Each bride-to-be, regardless of her background or social class, would take tremendous care in crafting and embroidering her own trousseau.
This usually consisted of a dozen or half a dozen loosely cut robes that make up almost the entirety of her wardrobe.
These dresses took so much time, effort, and resources to make that they were designed to last Jordanian girls for a lifetime.
This meticulously detailed art of embroidery has also carried over into stitching of charmingly refined cushions, drapes, divans, quilts, and ottomans that delightfully adorn Jordan homes.
The vivid colors and striking patterns are so alluring they can transform even the blandest of interiors into this enchanting time capsule reminiscent of a magical and enthralling one thousand and one nights’ setting.
From vibrant shades of red, maroon, violet, and pink, to vigorous zesty shades of green, gold, and burnt orange.
Jordanian embroidery relies on natural landscapes and references to flora and fauna in creating intricate patterns and motifs using simple cross-stitch methods.
These themes are usually recurrent and consist of flowers, trees, waves, and feathers, in addition to the occasional geometric patterns that include zigzags and triangles.
Women’s Traditional Clothing in Jordan
Jordanian women liked to wear long gowns and flowy dresses with intricate embroidery and elaborate details.
Though unlike most women in that region (notably those of Palestine), their traditional clothing wasn’t very influenced by Turkish or Western fashion, until very late in the 1940s.
Jordan’s men and women led a very rural lifestyle compared to their Middle Eastern peers.
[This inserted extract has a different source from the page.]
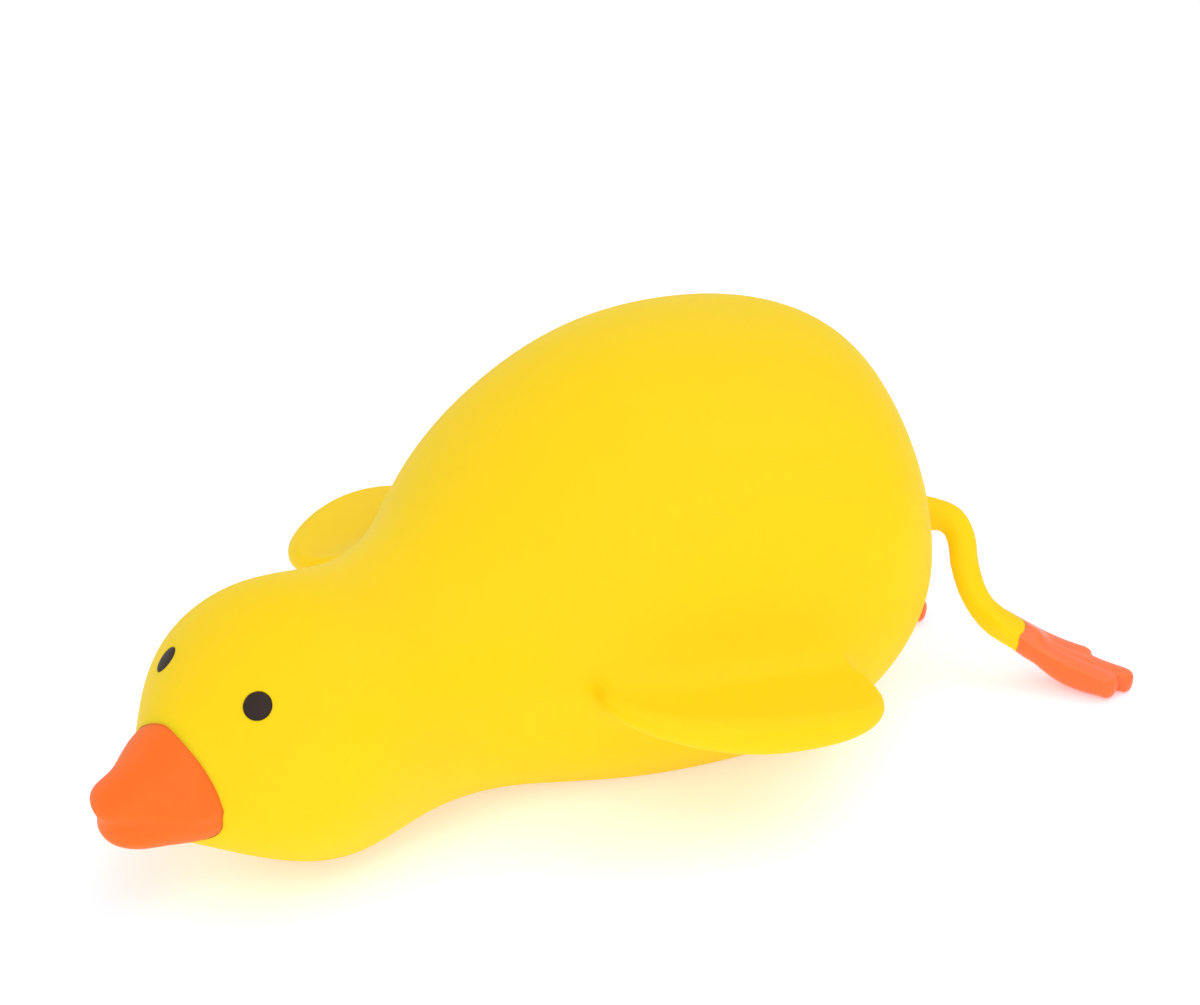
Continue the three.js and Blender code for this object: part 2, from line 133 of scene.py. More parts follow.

So their clothing, in that regard, managed to preserve its deeply rooted traditional flair.
In terms of women’s clothing, the Jordanian dress code can be split into two main categories: that of the settled village women, and that of the Bedouin.
Until the early 20th century, the Bedouin women’s main garments included the extra-large dress called thob ‘ob. This is an incredibly massive robe that is somewhere around a whopping 3 meters in length (9 feet), with equally large sleeves.
The way Jordanian Bedouin women would typically wear this dress is by wrapping it over a belt until the extra fabric falls back to the ground.
This, in turn, provides the women with a lot of fabric to work with or use for storage.
The sleeves were so lengthy that women would wrap them around their heads and tie them into place as a cloth headband. While the other sleeve would be used to keep the woman’s infant next to her while she is working.
Despite the original gargantuan structure of this dress going out of fashion somewhere during the first decades of the 20th century, Bedouin women still make it a statement to have a dress with long sleeves that they’re able to tie behind their backs.
The oversized robe form transcends the Bedouin landscape far into the Ma’an region in Souther Jordan and can be seen on women during special occasions and holidays.
This dress is usually made from bright red or vivid green silk that is typically cut into large strips then assembled, a style that is very reminiscent of the Bethlehem ikhdari dress.
In the north, Jordan women wear black dresses made from cotton and embroidered with colorful triangles and geometric patterns.
Another traditional costume that’s equally popular in the north is called Shirsh, which is a long but more fitted robe with tight sleeves and featuring an adorned neckline and embroidered along the sides.
Men’s Traditional Clothing in Jordan
Men of Jordan, both settled villagers, and Bedouin wore, more or less, the same items of clothing.
The main traditional piece being the thawb or dishdasha, which is a plain cotton cloth, sometimes white, and sometimes in other muted colors.
This is a rather minimalistic garment compared to modern-day more elaborate costumes.
As of recently, Jordanian men can be seen sporting a three-piece suit that consists of the dishdasha, a vest, and an overcoat.
The suit is usually made from a blend of British wool and cotton with headwear called kuffiyah, which is a long scarf that’s typically white and red checkered and fastened by a black band, called ‘aqal and traditionally made of woven goat hair, that goes around the crown of the head.
The ‘aqal can be used to distinguish the marital status of men in Jordan. For instance, when the band is worn more low to one side than the other, it means the person is unmarried.
On the other hand, when the band is worn straight on the head, this indicates that the person is married.
Moreover, there is a more elaborate and luxurious version of this headpiece that is entirely Jordan in nature, it’s called shamagh.
This is made from premium cotton and silk coming from Syria, and sometimes features several tassels around the sides and edges.
Though the kuffiyah can be found in black and white checkered patterns or even plain white, the red detailed headdress is the most popular form and can be found in other Arab countries as well.
In the past, men in Jordan, similar to Palestinians, wore a long coat as an outer layer called a Qunbaz and made from Damascian silk.
The Jordanian dishdasha is characterized by distinctive slits up the sides, which are more function-based than for pure aesthetics since they allow for better movement and walking.
During the winter months, men will often wear dishdashas made from heavier cloth, wool for instance, and usually in darker color schemes.
The coats worn over the dishdasha and vest can be either green, red, blue, or brown, and decorated with dark strips of fabric adorned with geometric patterns.
While these garments are still manufactured in Damascus, they’re mostly decorative or purchased by tourists.
There’s also a larger, more opulent, version of this coat that is entirely lined with lamb’s fleece but mainly worn by wealthier villagers and Bedouin.